Originally Posted by unbelragazzo
HF, I may be misreading you, but the idea here is different than the one you propose. It's not that the mapping from wavelengths to names of colors is arbitrary - this much is entirely clear. It's not that my reality is totally different from your reality. We all agree what is "blue". We agree that the sky and the sea and blue M&Ms are roughly the same color, just like roses and blood and the ties that Manton hates are all the same color. There's nothing necessarily "sociological" about this. It's a question of perception technology that we can identify the wavelength of light.
But my interior mental image may represent light at these wavelengths with a different representation than yours
. It would seem very difficult to ever actually have any definitive proof of this being the case or not.
My post directly addresses that precise idea. That's why we have developed a consensus model of reality whereby we can all agree what blue is, regardless of what we actually perceive as blue. That's the only reason my reality is not totally different to your reality. In theory/isolation, it really IS (pace Gattopardo above, and indeed, Wittgenstein ). In practice/culture, we agree on a model that maps our perceptions to equivalent phenomena. We wouldn't even agree on what blue is without that shared concept (?delusion). It's not a new idea (it's just a perceptual spin on "what is truth" and idealism generally), though we are increasingly able to practically identify mechanisms and illustrations for our individual perceptual differences.
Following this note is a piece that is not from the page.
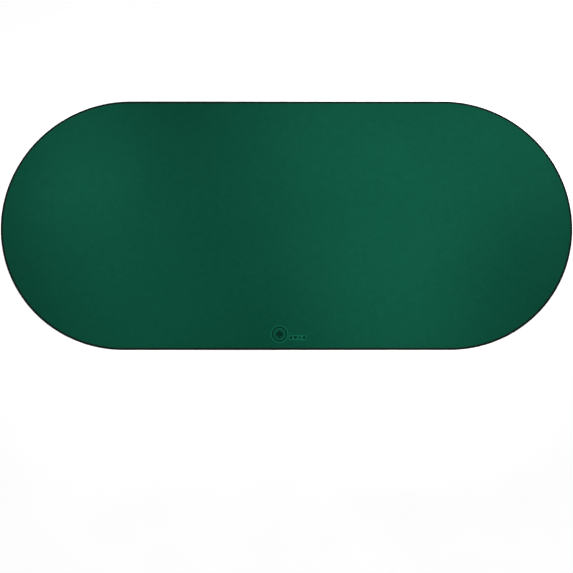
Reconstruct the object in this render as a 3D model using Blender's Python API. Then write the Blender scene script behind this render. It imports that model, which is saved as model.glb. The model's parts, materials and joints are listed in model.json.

I blogged about this issue a week or so ago, when asking the question "what does Coke taste of"? We all perceive the taste of Coke differently/individually, but we also all agree to call it Coke. It's another example of this consensual model of reality that isn't just based on our perceptions, but on how we compare our perceptions to others. That lets us "calibrate" our terminology to mean the same thing, regardless of what we actually perceive neurochemically. If you think about it, given genetic variation and synaptic plasticity, it would be staggeringly, staggeringly UNlikely for us all to perceive a given physical phenomenon in the same way. We just agree on how to describe it.
And even then, not always, when the differences become increasingly marginal. For instance, there's a tribe in the (I think) Amazon that literally can see more shades of green than the rest of us. Because of this, combined with their relative isolation to the rest of the world, they can describe more greens than us. They have both a perceptual ability that we lack AND a different nomenclature to accompany that difference. If you took someone from that tribe and raised them in OUR culture, without exposure to their own, the chances are very high that while they'd continue to see all those extra differences if you tested them, in practice they'd only call them by the shades that the rest of us can name, as they'd be embedded in our version of reality.